誠照寺四足門四足門の彫刻「駆け出しの龍」


◎ 誠照寺
(鯖江市本町3丁目)

 誠照寺は、上野山と号し真宗誠照寺派の本山で、起源は前述したとおりですが、

 本山の堂宇は、阿弥陀堂(本堂)、四足門、御影堂(大師堂)、御宸殿、光華殿、忠霊堂、鐘楼、経蔵などが備わっています。

 これら建物の多くは、明治時代以後の再建によるものですが、四足門、鐘楼、経蔵は江戸時代の建築です。

 なかでも四足門は本山最古のもので、今から五百余年前のものです。

 俗に「鳥すまずの門」ともいわれ、あまりの精巧さに、一日中眺めていても見飽きないことから、

 日光の「日暮らしの門」になぞらえて、「北陸の日暮らしの門」とも呼ばれます。

 向梁の両端には「駆け出しの龍」が彫られており、左甚五郎の作と伝えられています。

 見事な出来ばえで、いまにも駆け出しそうな風情から鳥も恐れて近づかぬと言われ、「鳥すまずの門」ともいわれるようになりました。



白鬼女の渡し風景図


◎ 白鬼女の渡し
(鯖江市舟津町)

 白鬼女の舟着場は府中の表玄関でした。ここからの主な積み出しは米と木材で、大きな舟には米140俵、小さな舟には40俵ほどを積むことができました。
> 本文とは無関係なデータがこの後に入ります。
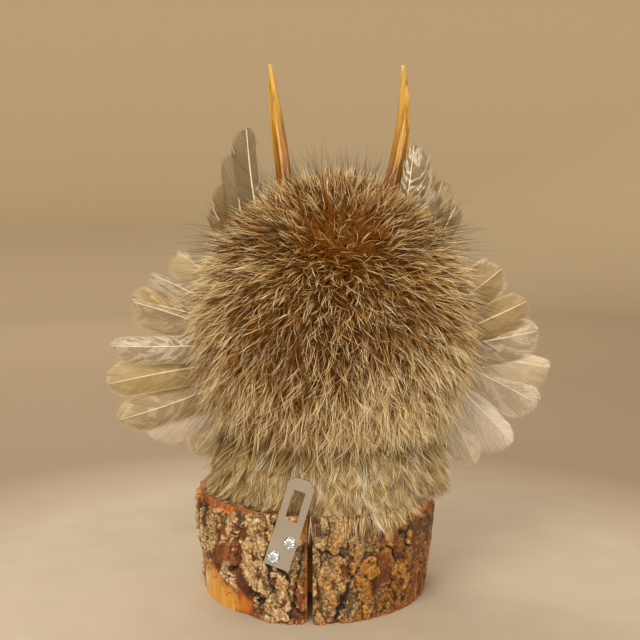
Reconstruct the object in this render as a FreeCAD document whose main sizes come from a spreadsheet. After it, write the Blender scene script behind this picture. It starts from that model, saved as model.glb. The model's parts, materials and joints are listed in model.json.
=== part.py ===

 1艘の舟には船頭が3人乗り、午後3時頃〜4時頃に出発して清水山(清水町清水山)で大きな舟に積み替えました。

 ここからは水量が多くなるためで、5㎞下流にある朝宮(清水町朝宮)で1泊して、翌日、

 三国湊へ下りました。三国湊からの帰りは、多くの雑貨を積んで上ってきました。

 一方、渡しの方を見ますと、渡し舟の大きさは、安永8年(1779)白鬼女の渡しで造られた

 渡し舟で長さ9尋4尺(約16m)、幅6尺4寸5分(約2m)、深さ1尺2寸5分(約40cm)でした。

 渡し舟の運賃は、白鬼女の渡しでは武士やその奉公人に対しては渡し賃を取らない定めになっていましたが、

 一般の旅人からは、普通1〜2文を、雪中や夜中、急用などの時には5文を徴収しました。
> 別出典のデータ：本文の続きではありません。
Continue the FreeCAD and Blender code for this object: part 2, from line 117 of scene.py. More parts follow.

 また、村人に対しては、渡し賃をその都度徴収するのではなく、その渡しを利用する

 隣郷の村々から年額を定めて、割賦銀や給米などが支払われる方法がとられました。



◎ 鯖江藩(鯖江市)

 享保5年(1721)越後村上から間部氏が5万石で入封し、鯖江藩が成立しました。

 しかし、この頃の鯖江は村高800石、家数27軒、人口200人で牛馬はなく、北陸街道沿いにある誠照寺門前の寒村に過ぎませんでした。
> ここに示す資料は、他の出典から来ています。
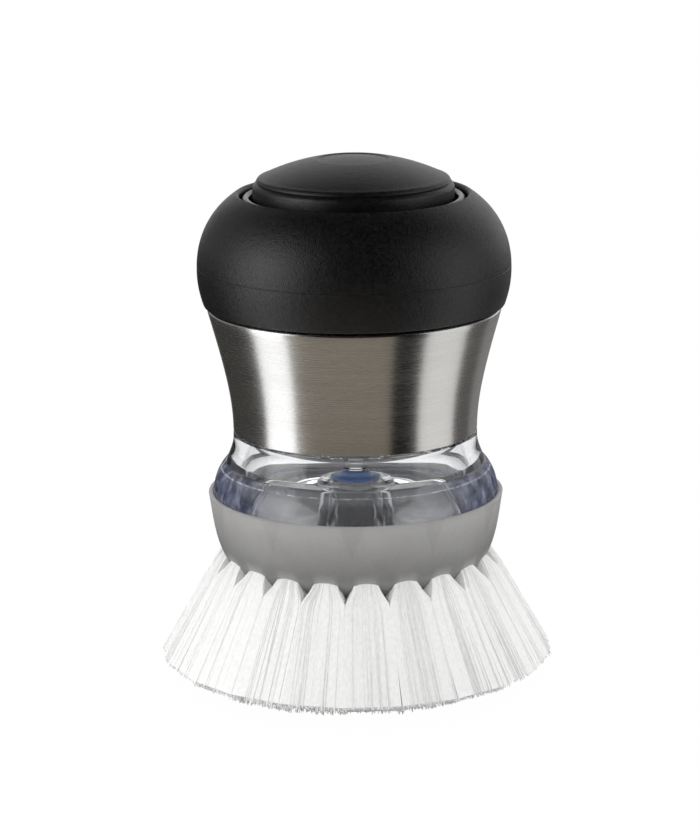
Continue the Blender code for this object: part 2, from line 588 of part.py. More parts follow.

 藩領は惣百姓、水呑家数5,315軒、人別男女2万4,027人と記録されており、領内人口が知行高に比べて少なく、

 生産力の乏しさを示しています。また、藩領は飛び地が多く他領が入り組んでいたため、藩は地方支配のため6名の大庄屋を置きました。

 他方、陣屋町を作ることも緊急の課題でしたが、北陸街道東側の東鯖江村は小浜藩領であったため、

 町方の整備が困難なうえ、家臣を住まわせる用地も不足し、しばらくの間、家臣を近村の百姓家へ分宿させる始末でした。

 享保6年(1772)11月、村替えが認められて、東鯖江村(鯖江市東鯖江1〜4丁目)を取得し、

 北陸街道東西両側が藩領となりました。これ以後、陣屋町など町方の形成が順調に進みました。

 享保14年(1730)の藩主間部詮言の初入部を目標に陣屋の改修、武家屋敷の整備などが行われました。

 そして、この年には北陸街道の西側58軒、東側65軒の町並みがつくられ、人口も1,000人前後になりました。

 しかしながら、度重なる転封に加え陣屋町建設で出費がかさんだため、この後、藩財政の大きな負担となりました。